(Stored entries)
__________________________________________________
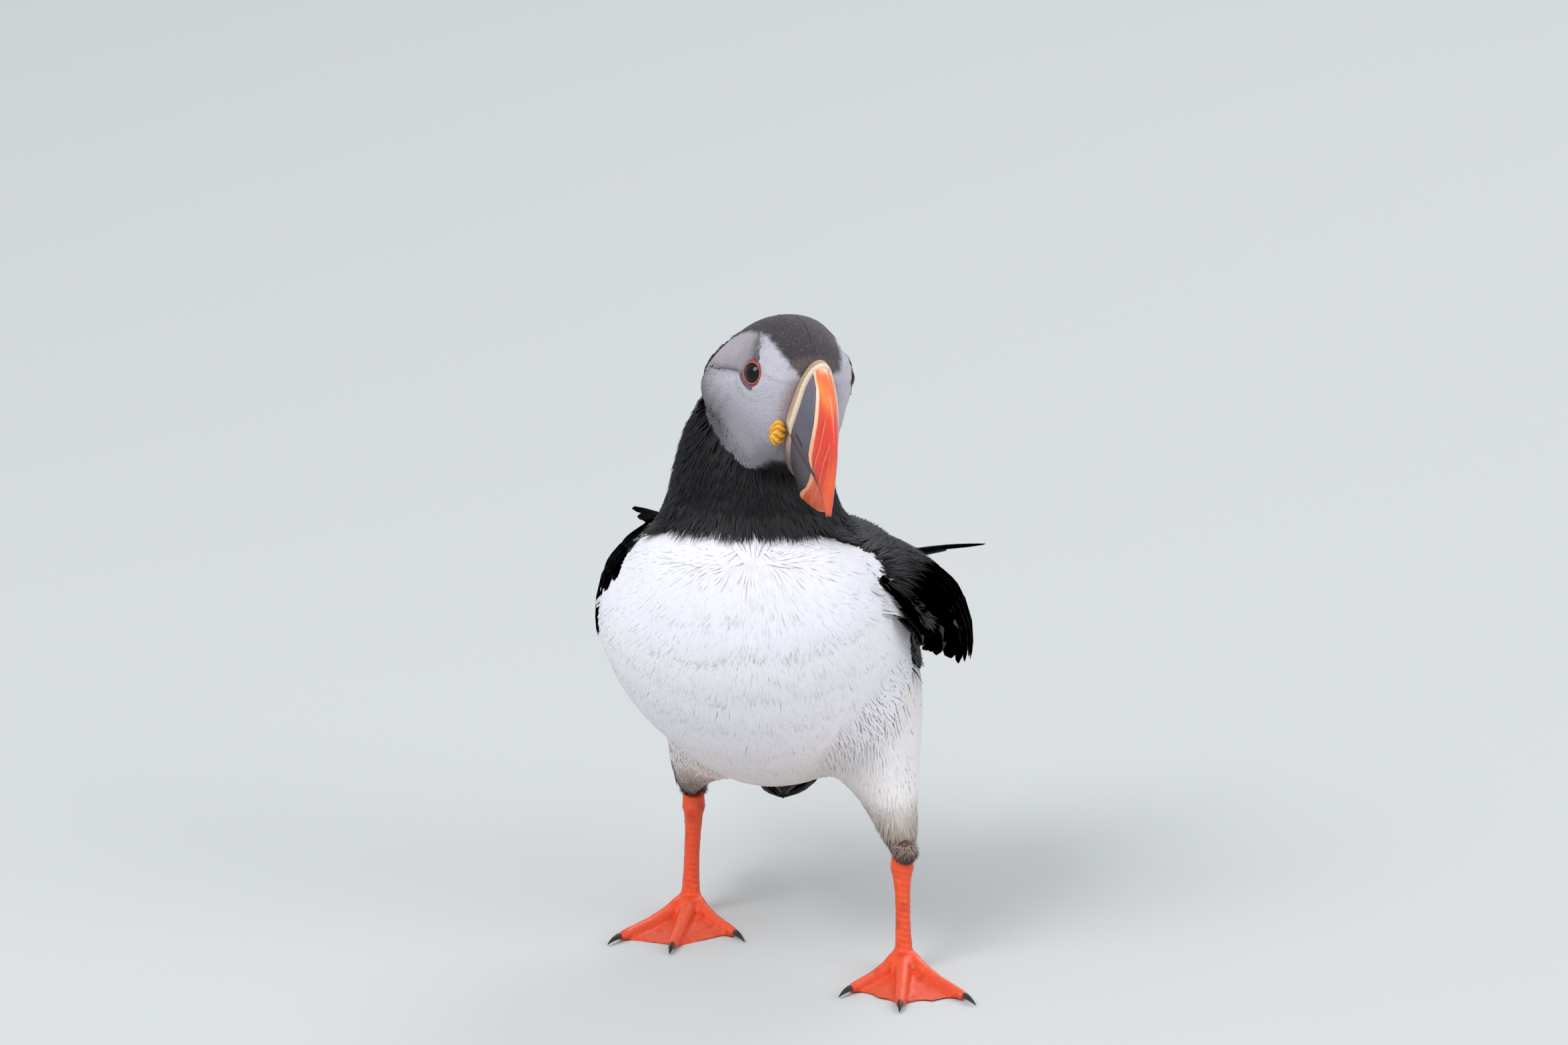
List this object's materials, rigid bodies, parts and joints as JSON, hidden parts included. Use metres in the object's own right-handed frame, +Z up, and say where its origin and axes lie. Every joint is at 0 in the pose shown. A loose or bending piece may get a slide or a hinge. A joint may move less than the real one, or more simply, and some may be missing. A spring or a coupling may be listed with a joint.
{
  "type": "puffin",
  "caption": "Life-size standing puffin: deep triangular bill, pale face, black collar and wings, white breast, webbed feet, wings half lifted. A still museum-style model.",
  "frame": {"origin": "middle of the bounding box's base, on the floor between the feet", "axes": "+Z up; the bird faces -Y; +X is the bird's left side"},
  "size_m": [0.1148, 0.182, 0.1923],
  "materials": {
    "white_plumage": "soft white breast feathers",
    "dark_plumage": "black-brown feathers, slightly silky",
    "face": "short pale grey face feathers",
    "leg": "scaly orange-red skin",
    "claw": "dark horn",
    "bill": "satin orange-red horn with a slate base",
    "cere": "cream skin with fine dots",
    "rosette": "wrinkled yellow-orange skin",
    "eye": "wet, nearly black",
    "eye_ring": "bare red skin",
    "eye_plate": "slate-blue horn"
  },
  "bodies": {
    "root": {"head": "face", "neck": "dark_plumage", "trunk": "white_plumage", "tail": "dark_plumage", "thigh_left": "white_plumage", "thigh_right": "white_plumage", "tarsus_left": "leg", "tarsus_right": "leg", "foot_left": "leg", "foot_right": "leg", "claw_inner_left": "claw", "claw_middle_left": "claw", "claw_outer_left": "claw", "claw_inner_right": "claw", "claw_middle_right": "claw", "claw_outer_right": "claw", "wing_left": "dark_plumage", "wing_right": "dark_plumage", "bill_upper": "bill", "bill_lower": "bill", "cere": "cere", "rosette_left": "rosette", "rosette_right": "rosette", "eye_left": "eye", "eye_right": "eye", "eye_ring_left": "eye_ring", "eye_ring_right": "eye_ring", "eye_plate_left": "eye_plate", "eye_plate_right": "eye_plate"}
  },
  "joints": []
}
__________________________________________________
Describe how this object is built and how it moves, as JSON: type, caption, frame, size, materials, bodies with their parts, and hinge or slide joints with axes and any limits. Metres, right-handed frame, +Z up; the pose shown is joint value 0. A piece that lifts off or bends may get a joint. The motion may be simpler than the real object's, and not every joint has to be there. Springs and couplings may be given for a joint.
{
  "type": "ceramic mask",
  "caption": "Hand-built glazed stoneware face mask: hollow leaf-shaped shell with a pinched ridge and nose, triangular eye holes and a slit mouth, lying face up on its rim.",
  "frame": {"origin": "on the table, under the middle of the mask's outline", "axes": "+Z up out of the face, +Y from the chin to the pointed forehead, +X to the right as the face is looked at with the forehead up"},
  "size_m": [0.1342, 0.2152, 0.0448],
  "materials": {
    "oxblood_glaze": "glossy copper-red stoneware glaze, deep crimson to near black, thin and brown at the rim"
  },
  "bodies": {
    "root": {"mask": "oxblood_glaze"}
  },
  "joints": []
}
__________________________________________________
Problem statement> Show every line of the records above that contains the word "type".

Complete output>
  "type": "puffin",
Describe how this object is built and how it moves, as JSON: type, caption, frame, size, materials, bodies with their parts, and hinge or slide joints with axes and any limits. Metres, right-handed frame, +Z up; the pose shown is joint value 0. A piece that lifts off or bends may get a joint. The motion may be simpler than the real object's, and not every joint has to be there. Springs and couplings may be given for a joint.
  "type": "ceramic mask",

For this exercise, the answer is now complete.